# AML Project 2: Sparse FedAvg IID (Comparison)

This notebook runs the **Sparse** FedAvg IID experiment to compare against the Dense IID Baseline.
- **Protocol:** Backbone Fine-tuning (Frozen Head)
- **Input Mask:** `output/masks/mask_fisher.pt` (or Best Mask from ablation)
- **Rounds:** 300
- **Output:** `output/comparison/sparse_fedavg_iid.pt`

In [None]:
# Clone Repository & Install Dependencies
!git clone https://github.com/emanueleR3/AML-Project-2.git
%cd AML-Project-2
!pip install -r requirements.txt
!pip install torch torchvision numpy matplotlib tqdm

In [None]:
import sys
import os
import torch
import torch.nn as nn
import numpy as np

from src.utils import set_seed, get_device, ensure_dir, save_metrics_json, save_checkpoint
from src.data import load_cifar100, create_dataloader, partition_iid
from src.model import build_model
from src.train import evaluate
from src.sparse_fedavg import run_fedavg_sparse_round
from src.masking import compute_fisher_diagonal, create_mask, get_mask_sparsity

sys.path.append('.')

OUTPUT_DIR = 'output/comparison'
ensure_dir(OUTPUT_DIR)
device = get_device()
set_seed(42)

In [None]:
# Load Data
train_full, test_data = load_cifar100(data_dir='./data', download=True)
train_size = int(0.9 * len(train_full))
val_size = len(train_full) - train_size
train_data, val_data = torch.utils.data.random_split(
    train_full, [train_size, val_size], generator=torch.Generator().manual_seed(42)
)

val_loader = create_dataloader(val_data, batch_size=64, shuffle=False)
test_loader = create_dataloader(test_data, batch_size=64, shuffle=False)
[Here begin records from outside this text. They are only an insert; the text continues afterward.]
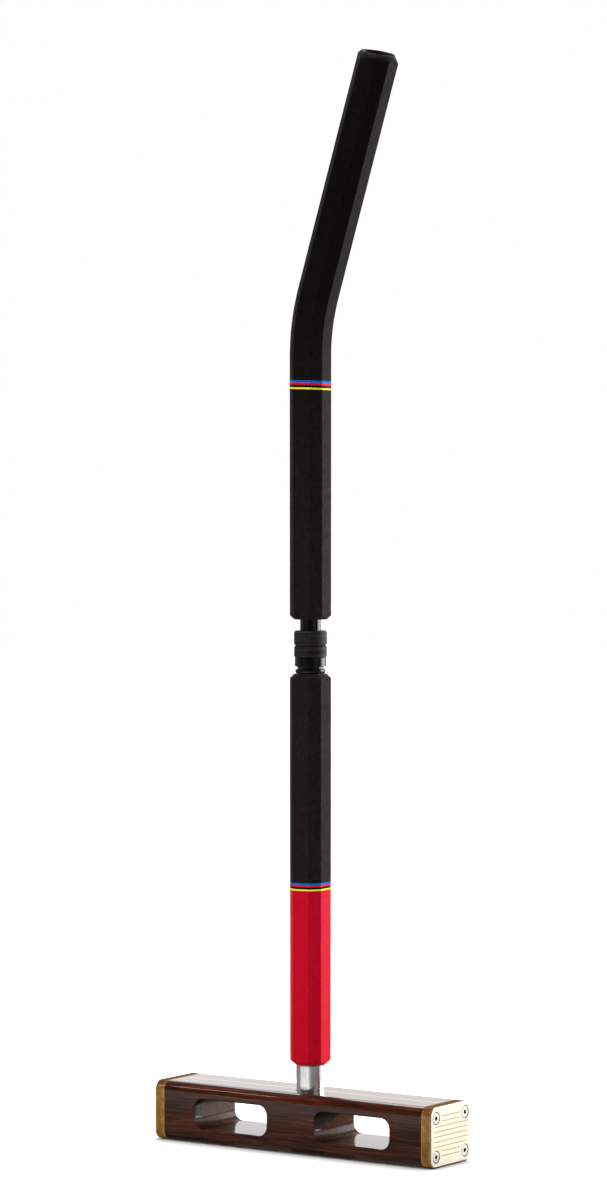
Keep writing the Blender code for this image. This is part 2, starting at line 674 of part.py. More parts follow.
handle_end = bend_length + last_run
tube_start = UP_GRIP_BOTTOM - BEND_START_Z
tube_end = handle_end - CAP_RECESS - CAP_HEAD_H - GAP
tube_stops = bent_run(tube_start, tube_end)
upper_tube = swept("upper_tube", circle(TUBE_R, 24), [on_axis(s) for s in tube_stops],
                   [1.0] * len(tube_stops))
ride_on(finish(upper_tube, aluminium("tube_aluminium_upper")), handle_axis)
inner_stops = bent_run(tube_start - 5.0 * MM, tube_end + 5.0 * MM)
tube_bore = swept("upper_tube_bore_cut", circle(bore_r, 24),
                  [on_axis(s) for s in inner_stops], [1.0] * len(inner_stops), cutters)
ride_on(tube_bore, handle_axis)
cut(upper_tube, tube_bore, cross_high)

bent_start = UP_STRIPE_Z + 4.0 * UP_STRIPE_PITCH + STRIPE_GAP / 2.0 - BEND_START_Z
bent_stops = bent_run(bent_start, handle_end)
bent_grip = swept("upper_grip_bent", octagon(UP_HALF), [on_axis(s) for s in bent_stops],
                  [1.0] * len(bent_stops))
end_point = on_axis(handle_end)
end_way = Vector((math.sin(BEND_ANGLE), 0.0, math.cos(BEND_ANGLE)))
end_side = Vector((math.cos(BEND_ANGLE), 0.0, -math.sin(BEND_ANGLE)))
for vertex in bent_grip.data.vertices:
    offset = vertex.co - end_point
    if offset.dot(end_way) > -3.6 * MM:
        vertex.co += end_way * (END_SKEW_ALONG * offset.dot(end_side)
                                + END_SKEW_ACROSS * offset.y)
ride_on(finish(bent_grip, black_foam("foam_black_upper")), handle_axis)
sleeve_stops = bent_run(bent_start - 5.0 * MM, handle_end + 5.0 * MM)
sleeve_bore = swept("upper_grip_bore_cut", circle(grip_bore, 24),
                    [on_axis(s) for s in sleeve_stops], [1.0] * len(sleeve_stops), cutters)
ride_on(sleeve_bore, handle_axis)
end_cone = grinding_cone("upper_grip_bent_cone_cut", 0.0, HANDLE_END, 1.0)
end_cone.parent = handle_axis
end_cone.location = end_point - Vector((0.0, 0.0, STUB_TOP_Z))
end_cone.rotation_euler = (0.0, BEND_ANGLE, 0.0)
cut(bent_grip, sleeve_bore, end_cone)

cap = turned("end_cap", [
    (0.0, 0.0), (CAP_HEAD_R - 0.8 * MM, -0.1 * MM), (CAP_HEAD_R, -0.8 * MM),
    (CAP_HEAD_R, -CAP_HEAD_H), (bore_r - GAP, -CAP_HEAD_H),
    (bore_r - GAP, -14.0 * MM), (bore_r - 1.0 * MM, -15.0 * MM), (0.0, -15.0 * MM)])
finish(cap, plastic("cap_plastic"))
cap.parent = handle_axis
cap_spot = on_axis(handle_end - CAP_RECESS)
cap.location = cap_spot - Vector((0.0, 0.0, STUB_TOP_Z))
cap.rotation_euler = (0.0, BEND_ANGLE, 0.0)

bpy.context.view_layer.update()
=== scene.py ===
import math

import bpy
import bmesh
from mathutils import Matrix, Vector, noise


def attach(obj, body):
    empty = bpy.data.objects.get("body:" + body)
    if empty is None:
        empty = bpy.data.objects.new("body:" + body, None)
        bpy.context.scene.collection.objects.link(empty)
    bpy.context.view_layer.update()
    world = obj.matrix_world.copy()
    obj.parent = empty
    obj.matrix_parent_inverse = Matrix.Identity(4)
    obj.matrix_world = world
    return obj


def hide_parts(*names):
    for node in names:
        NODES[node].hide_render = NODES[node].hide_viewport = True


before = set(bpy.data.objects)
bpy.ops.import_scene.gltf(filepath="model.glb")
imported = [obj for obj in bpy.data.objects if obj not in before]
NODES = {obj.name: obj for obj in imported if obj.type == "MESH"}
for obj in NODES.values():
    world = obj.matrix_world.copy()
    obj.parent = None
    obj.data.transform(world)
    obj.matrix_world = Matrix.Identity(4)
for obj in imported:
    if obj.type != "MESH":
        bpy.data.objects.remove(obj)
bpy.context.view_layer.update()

MM = 0.001
scene = bpy.context.scene

HEAD = "head_and_lower_shaft"
HANDLE = "handle"
NUT = "nut"

# ------------------------------------------------------------------- camera
CAM_AZ = math.radians(34.344)
CAM_DIST = 3.5664
CAM_Z = 0.5898
CAM_PITCH = math.radians(-2.093)
CAM_YAW = CAM_AZ + math.radians(0.093)
FOCAL_PX = 4287.5

cam_data = bpy.data.cameras.new("camera")
cam_data.sensor_width = 36.0
cam_data.lens = FOCAL_PX / 1200.0 * 36.0
cam_data.clip_end = 50.0
cam = bpy.data.objects.new("camera", cam_data)
scene.collection.objects.link(cam)
cam.location = (CAM_DIST * math.sin(CAM_AZ), -CAM_DIST * math.cos(CAM_AZ), CAM_Z)
forward = Vector((-math.sin(CAM_YAW) * math.cos(CAM_PITCH),
                  math.cos(CAM_YAW) * math.cos(CAM_PITCH), math.sin(CAM_PITCH)))
cam.rotation_euler = forward.to_track_quat("-Z", "Y").to_euler()
scene.camera = cam
scene.view_settings.view_transform = "Standard"


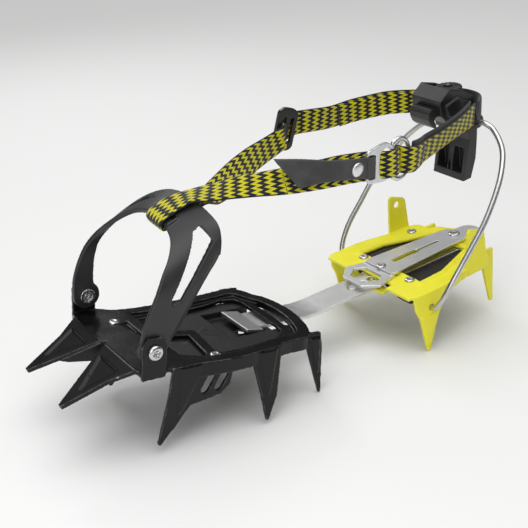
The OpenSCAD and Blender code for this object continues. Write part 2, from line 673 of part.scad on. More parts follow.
module strap_near_front() color(webbing) stand() band(rows_smooth(near_front), strap_w, strap_t);
module strap_far_front() color(webbing) stand() band(rows_smooth(far_front), strap_w, strap_t);
module strap_near_rear() color(webbing) stand() band(rows_smooth(near_rear), strap_w, strap_t);
module strap_far_rear() color(webbing) stand() band(rows_smooth(far_rear), strap_w, strap_t);
module strap_lever_loop() color(webbing) stand() band(rows_smooth(lever_loop), strap_w - 4, strap_t);

module pull_tab() {
    rows = [[77, -40.8, 130.6, 66], [84.3, -43, 131.6, 70], [95.2, -45.4, 131.4, 76],
        [110.4, -47.3, 131.3, 82], [127, -48.9, 130.4, 86]];
    color("dimgray") stand() band(rows_smooth(rows), 13, 1.4);
}

module pull_tab_rivet() {
    color(steel) stand() translate([115.6, -49.8, 130.8]) rotate([96, 0, 6]) rivet_head(3.4, 1.6);
}

// A flat buckle ring: a round-cornered frame of bar around an opening
module ring(w, h, r) {
    corners = [[-w / 2, -h / 2], [w / 2, -h / 2], [w / 2, h / 2], [-w / 2, h / 2]];
    for (i = [0 : 3]) {
        a = corners[i];
        b = corners[(i + 1) % 4];
        rod([a[0], a[1], 0], [b[0], b[1], 0], r);
        translate([a[0], a[1], 0]) sphere(r);
    }
}

ring_r = 1.2;
module ring_front() color(steel) stand() translate([136.2, -49.8, 130.6]) rotate([88, 0, 4])
    ring(13, 17, ring_r);
module ring_rear() color(steel) stand() translate([146, -46, 130.4]) rotate([88, 0, 6])
    ring(12, 19.5, ring_r);
module strap_slider() color(plastic) stand() translate([133.5, 42, 128.6]) rotate([90, 0, -8])
    ring(8.6, 19, 1.4);

// ---- Output --------------------------------------------------------------------------

front_plate();
front_antiball_plate();
front_rivets();
bail_screws();
bail_nuts();
toe_bail();
link_bar();
heel_plate();
heel_antiball_plate();
heel_rivets();
adjuster_base();
adjuster_lever();
adjuster_pin();
adjuster_rivet();
wire_bail();
lever_body();
lever_pad();
thumbwheel();
adjusting_screw();
strap_toe_loop();
strap_near_front();
strap_far_front();
strap_near_rear();
strap_far_rear();
strap_lever_loop();
pull_tab();
pull_tab_rivet();
ring_front();
ring_rear();
strap_slider();
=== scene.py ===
"""Looks for a twelve-point walking crampon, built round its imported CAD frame.

Lengths are in millimetres until a mesh is made; a mesh holds metres, in the row frame. The places below are the
same frames that the CAD uses: the whole crampon stands tilted back a little, and each unit sits in it.
"""

import math

import bmesh
import bpy
import numpy as np
from mathutils import Matrix, Vector


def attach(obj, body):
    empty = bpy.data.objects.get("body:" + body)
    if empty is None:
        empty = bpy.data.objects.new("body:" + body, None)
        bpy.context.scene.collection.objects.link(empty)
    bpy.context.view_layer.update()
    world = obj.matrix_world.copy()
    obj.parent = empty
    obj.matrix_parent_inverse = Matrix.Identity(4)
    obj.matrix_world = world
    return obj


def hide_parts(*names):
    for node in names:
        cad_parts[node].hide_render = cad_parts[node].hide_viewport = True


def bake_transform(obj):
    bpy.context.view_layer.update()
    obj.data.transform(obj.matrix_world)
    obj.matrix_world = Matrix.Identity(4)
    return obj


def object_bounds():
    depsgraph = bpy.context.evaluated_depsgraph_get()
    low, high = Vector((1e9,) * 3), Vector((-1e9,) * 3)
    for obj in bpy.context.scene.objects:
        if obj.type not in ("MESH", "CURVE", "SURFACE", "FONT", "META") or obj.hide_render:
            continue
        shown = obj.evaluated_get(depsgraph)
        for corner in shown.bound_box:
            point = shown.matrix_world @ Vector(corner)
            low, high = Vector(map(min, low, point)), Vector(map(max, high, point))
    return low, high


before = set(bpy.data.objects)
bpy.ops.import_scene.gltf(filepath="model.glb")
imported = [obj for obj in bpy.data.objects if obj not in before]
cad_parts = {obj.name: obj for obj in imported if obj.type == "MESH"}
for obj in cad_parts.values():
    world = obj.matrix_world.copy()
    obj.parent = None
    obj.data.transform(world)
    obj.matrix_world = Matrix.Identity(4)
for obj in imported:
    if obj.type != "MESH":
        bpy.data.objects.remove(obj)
cad_low, cad_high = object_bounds()
scene = bpy.context.scene


def move(x, y, z):
    return Matrix.Translation((x, y, z))


def turn(axis, degrees):
    return Matrix.Rotation(math.radians(degrees), 4, axis)


METRES = Matrix.Scale(0.001, 4)
STAND = move(-108.9, 0, 5.02) @ turn("Y", 2.75)
FRONT = STAND @ move(0, 0, 43.7) @ turn("Y", 3.55)
HEEL = STAND @ move(180.5, 0, 42.8) @ turn("Y", -8.58)
BAIL = FRONT @ move(-0.7, 0, 10.7) @ turn("Y", -3.55)
LIP = BAIL @ move(22.2, -7.25, 54.75) @ turn("Y", -24) @ turn("X", 8.6)
LEVER = HEEL @ move(69.5, 0, 78.5)
BAIL_WALL = 2.7
STRAP_W = 14.6
STRAP_T = 1.6
STITCH_LIFT = STRAP_T / 2 + 0.02


# ---- Materials ----------------------------------------------------------------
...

# Configuration (same as dense baseline)
NUM_ROUNDS = 300
NUM_CLIENTS = 100
CLIENTS_PER_ROUND = 0.1
LOCAL_STEPS = 4
LR = 1e-4
WEIGHT_DECAY = 1e-4
EVAL_FREQ = 10
SPARSITY = 0.8 # TODO update 
CALIB_ROUNDS = 3 # TODO update

model_config = {
    'model_name': 'dino_vits16',
    'num_classes': 100,
    'freeze_policy': 'finetune_all',
    'freeze_head': True,
    'device': device
}

BASELINE_PATH = 'output/main/pretrained_head.pt'

print(f"Train: {len(train_data)}, Val: {len(val_data)}, Test: {len(test_data)}")

In [None]:
# Partition Data (IID)
client_datasets = partition_iid(train_data, NUM_CLIENTS)
client_loaders = [create_dataloader(ds, 32, True, 0) for ds in client_datasets]
print(f"Created {NUM_CLIENTS} IID client loaders")

In [None]:
# ============================================================
# Step 0: Load Pretrained Head Model
# ============================================================
model = build_model(model_config)
model.to(device)
checkpoint = torch.load(BASELINE_PATH, map_location=device)
model.load_state_dict(checkpoint['model_state_dict'])
print(f"Loaded pretrained head from {BASELINE_PATH}")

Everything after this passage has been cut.